Есть жесткая логика в том, что грузинский Национальный театр имени Шота Руставели привез на Чеховский фестиваль в Москву именно «Конец игры» Сэмюэля Беккета, а не какой-либо другой спектакль. Во-первых, всего четыре персонажа (точнее, четыре говорящих и один не говорящий) и минимум декораций, что так важно в нынешнюю пору затрудненных перемещений. Во-вторых и в-главных – пугающе точное соответствие апокалиптического абсурдизма пьесы сегодняшней ситуации в мире, особенно на той одной шестой части суши, которая еще совсем недавно позиционировала себя как чуть ли не рай на земле с близкими к идеалу отношениями между людьми и народами, а ныне превратилась в поле взаимной вражды, в любой момент грозящей взорваться взаимосжигающим конфликтом.
Их четверо – немощный телом, но властный старик Хамм, более сильный физически, но обделенный волей его помощник (и, видимо, приемный сын) Клов, а еще – древние родители Хамма Наг и Нелл, заживо похороненные сыном в мусорных баках и лишь время от времени выныривающие оттуда за ложкой каши.
Все ненавидят друг друга. И не могут друг без друга: инвалид даже собственную коляску не в состоянии двигать, пасынок не способен принять и самого простого решения, полумертвецам в баках неоткуда взять ту самую кашку, кроме как от слуги вечно брюзжащего господина, но тот их сквозь омерзение терпит – все-таки родители, исток, скрепа…
Мир за пределами невнятного темного пространства этого дома так же темен и невнятен: судя по репликам Клова – единственного, кто может подойти к окну и попытаться что-то разглядеть, – там, где были море и цветущая долина, только выжженная черная сушь, и даже солнце на небе померкло.
Катастрофа людей, катастрофа планеты. Раньше такие опусы называли «пьеса-предупреждение», «спектакль-предупреждение». Сегодня и грузины, и русские знают, что находятся к этой катастрофе, возможно, ближе, чем представлялось даже автору пьесы, писавшему ее в разгар ядерного противостояния сверхдержав. Ибо именно Хаммы, ничтожные душой, но вооруженные клещами авторитарности, определяют судьбы многих народов, а те, как Кловы, терпят их ярмо.

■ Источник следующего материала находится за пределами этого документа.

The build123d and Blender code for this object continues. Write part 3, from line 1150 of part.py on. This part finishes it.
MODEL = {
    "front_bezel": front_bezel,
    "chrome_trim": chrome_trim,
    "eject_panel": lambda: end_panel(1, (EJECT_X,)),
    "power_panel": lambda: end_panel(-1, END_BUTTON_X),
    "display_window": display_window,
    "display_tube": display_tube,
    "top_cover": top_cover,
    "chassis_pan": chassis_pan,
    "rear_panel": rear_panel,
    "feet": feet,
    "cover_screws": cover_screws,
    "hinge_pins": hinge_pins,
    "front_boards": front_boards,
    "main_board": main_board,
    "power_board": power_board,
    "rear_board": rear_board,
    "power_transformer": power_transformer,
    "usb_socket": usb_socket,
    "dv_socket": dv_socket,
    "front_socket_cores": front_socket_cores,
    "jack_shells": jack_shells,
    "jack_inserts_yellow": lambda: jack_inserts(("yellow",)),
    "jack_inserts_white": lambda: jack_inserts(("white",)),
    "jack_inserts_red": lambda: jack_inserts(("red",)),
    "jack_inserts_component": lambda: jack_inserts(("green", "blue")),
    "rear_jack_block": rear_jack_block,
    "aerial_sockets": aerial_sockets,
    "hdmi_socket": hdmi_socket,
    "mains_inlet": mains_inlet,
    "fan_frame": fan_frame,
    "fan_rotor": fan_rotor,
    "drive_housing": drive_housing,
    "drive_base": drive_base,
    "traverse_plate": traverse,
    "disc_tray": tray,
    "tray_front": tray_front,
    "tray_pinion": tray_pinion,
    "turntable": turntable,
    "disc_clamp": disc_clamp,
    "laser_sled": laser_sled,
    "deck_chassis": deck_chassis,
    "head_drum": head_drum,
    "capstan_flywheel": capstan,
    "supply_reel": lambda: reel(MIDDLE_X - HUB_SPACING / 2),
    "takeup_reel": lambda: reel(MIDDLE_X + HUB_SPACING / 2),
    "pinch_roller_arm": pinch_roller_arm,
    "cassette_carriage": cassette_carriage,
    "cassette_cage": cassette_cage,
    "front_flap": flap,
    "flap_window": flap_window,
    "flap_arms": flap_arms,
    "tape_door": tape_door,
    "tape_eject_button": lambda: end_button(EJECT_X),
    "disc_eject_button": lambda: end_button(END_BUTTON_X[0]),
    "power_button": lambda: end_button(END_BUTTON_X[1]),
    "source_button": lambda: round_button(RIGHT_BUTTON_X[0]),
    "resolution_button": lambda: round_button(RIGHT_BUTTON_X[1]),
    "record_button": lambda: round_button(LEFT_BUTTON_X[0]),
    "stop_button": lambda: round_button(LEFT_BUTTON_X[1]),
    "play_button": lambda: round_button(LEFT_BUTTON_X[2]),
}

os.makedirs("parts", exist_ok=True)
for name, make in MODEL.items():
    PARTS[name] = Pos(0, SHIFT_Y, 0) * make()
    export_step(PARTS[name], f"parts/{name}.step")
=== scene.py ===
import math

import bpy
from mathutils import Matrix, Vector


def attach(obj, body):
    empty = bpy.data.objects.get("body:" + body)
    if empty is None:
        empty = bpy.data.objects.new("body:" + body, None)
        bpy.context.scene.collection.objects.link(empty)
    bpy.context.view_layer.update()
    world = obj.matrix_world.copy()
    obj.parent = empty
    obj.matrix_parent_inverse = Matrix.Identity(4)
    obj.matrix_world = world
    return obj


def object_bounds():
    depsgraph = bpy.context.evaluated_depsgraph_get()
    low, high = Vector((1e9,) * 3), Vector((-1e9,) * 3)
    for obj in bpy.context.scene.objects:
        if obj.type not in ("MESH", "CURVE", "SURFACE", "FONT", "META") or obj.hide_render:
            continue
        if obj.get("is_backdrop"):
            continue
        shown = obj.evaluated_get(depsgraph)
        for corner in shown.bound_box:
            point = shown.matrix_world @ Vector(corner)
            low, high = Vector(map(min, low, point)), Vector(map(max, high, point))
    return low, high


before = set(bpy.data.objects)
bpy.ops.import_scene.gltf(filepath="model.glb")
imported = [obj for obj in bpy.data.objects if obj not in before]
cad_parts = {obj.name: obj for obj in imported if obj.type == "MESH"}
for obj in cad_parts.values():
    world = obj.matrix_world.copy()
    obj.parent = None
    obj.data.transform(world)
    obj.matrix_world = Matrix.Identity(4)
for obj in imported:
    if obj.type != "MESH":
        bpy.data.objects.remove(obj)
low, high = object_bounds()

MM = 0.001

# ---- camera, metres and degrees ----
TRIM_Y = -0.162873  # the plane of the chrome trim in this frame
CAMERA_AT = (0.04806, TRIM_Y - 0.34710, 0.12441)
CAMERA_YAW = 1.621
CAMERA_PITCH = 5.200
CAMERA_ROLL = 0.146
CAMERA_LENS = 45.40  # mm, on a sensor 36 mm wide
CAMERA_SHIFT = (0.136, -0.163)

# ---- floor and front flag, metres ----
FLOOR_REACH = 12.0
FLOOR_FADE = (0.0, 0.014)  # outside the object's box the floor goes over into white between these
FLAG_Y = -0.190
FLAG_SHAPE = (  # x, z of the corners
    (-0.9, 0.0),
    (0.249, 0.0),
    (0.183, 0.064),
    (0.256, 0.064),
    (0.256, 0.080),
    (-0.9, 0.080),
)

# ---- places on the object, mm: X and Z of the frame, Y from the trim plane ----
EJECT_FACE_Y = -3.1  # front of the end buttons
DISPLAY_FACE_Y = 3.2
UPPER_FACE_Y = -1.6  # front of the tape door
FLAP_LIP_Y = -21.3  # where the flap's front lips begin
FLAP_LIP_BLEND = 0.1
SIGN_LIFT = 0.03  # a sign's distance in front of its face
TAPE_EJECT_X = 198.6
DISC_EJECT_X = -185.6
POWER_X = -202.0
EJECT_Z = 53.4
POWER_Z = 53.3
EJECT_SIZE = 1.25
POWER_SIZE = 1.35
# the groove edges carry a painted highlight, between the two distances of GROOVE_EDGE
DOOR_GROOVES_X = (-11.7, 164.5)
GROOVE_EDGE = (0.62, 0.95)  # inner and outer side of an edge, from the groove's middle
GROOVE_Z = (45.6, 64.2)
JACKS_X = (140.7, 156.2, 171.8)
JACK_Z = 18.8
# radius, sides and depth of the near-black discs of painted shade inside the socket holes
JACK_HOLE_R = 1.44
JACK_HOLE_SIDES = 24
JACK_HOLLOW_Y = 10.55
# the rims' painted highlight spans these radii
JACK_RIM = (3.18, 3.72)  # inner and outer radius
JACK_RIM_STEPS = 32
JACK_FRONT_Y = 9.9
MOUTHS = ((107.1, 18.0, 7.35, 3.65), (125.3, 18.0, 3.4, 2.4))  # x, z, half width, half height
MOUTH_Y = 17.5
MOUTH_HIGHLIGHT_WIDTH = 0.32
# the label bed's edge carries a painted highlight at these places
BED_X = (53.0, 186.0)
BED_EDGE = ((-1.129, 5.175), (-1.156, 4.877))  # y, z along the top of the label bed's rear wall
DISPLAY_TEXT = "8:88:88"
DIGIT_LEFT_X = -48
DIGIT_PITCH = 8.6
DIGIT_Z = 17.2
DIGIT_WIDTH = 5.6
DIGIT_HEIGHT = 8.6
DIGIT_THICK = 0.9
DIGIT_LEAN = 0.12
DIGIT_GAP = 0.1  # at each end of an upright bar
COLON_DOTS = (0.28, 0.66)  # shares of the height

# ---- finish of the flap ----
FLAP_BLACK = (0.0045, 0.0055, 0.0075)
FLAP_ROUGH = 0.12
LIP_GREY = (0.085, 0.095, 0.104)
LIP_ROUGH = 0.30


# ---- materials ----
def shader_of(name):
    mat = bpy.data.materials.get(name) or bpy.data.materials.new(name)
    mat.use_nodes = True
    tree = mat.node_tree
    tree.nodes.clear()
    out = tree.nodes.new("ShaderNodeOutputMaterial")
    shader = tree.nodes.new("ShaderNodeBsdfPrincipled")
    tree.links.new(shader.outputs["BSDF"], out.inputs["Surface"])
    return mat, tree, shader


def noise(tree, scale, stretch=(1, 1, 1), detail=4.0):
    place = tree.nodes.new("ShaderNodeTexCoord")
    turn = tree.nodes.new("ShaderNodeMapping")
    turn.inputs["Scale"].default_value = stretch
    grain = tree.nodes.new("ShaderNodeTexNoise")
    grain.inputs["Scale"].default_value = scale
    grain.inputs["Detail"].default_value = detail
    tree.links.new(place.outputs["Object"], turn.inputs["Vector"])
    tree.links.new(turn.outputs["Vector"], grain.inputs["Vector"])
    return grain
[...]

И кому, как не грузинскому театру, соединяющему драматизм западной культуры с эпическим взглядом горного Востока, браться за такой материал. Представляю, как роскошно сыграл бы Хамма, допустим, Котэ Махарадзе! Увы, я совсем не знаю сегодняшних грузинских театральных актеров (за что опять же «спасибо» государственным Хаммам наших стран), но все они – Давит Уплисашвили, Гога Барбакадзе (Клов), Леван Берикашвили (Нагг), Нана Пачуашвили (Нелл) – великолепны.
Более осторожно скажу о режиссуре Роберта Стуруа. Да, его право сделать неговорящего ребенка – сына Клова, который робкой надеждой на продолжение человечества является в самом конце пьесы – стержневым персонажем спектакля. Не звучали, на мой вкус, фальшью и включения фраз из других произведений Беккета (хотя, с другой стороны, почему нельзя было поставить пьесу как она есть?).
Но, как человек, в профессии теснее всего связанный с музыкой, не могу не выразить разочарования этой стороной постановки. Музыкальное оформление здесь выполнено по принципу – чего у нас поизвестнее и потиражнее. Если надо возвышенное – то, конечно, «Грезы» Шумана. Если проникновенное – прелюдия ми минор Шопена. Оживленное – ну что, кроме вальса Штрауса…
Мне возразят – это недовольство музыкального гурмана, большинство зрителей вообще не обратят внимание на музыку… Возможно, так бы оно и было на какой-то другой постановке, но эта идет под грифом «Посвящается памяти Гии Канчели». Обращение к имени самого известного грузинского композитора накладывает на сделавшего посвящение (а это, несомненно, Стуруа), особую ответственность.
Кстати, кое-какие фрагменты канчелиевской музыки здесь действительно звучат – так что мешало вообще построить спектакль на партитурах Гии Александровича: у него с лихвой хватило бы медитативной, задушевной, катастрофичной, какой угодно музыки на десять таких пьес, как «Конец игры».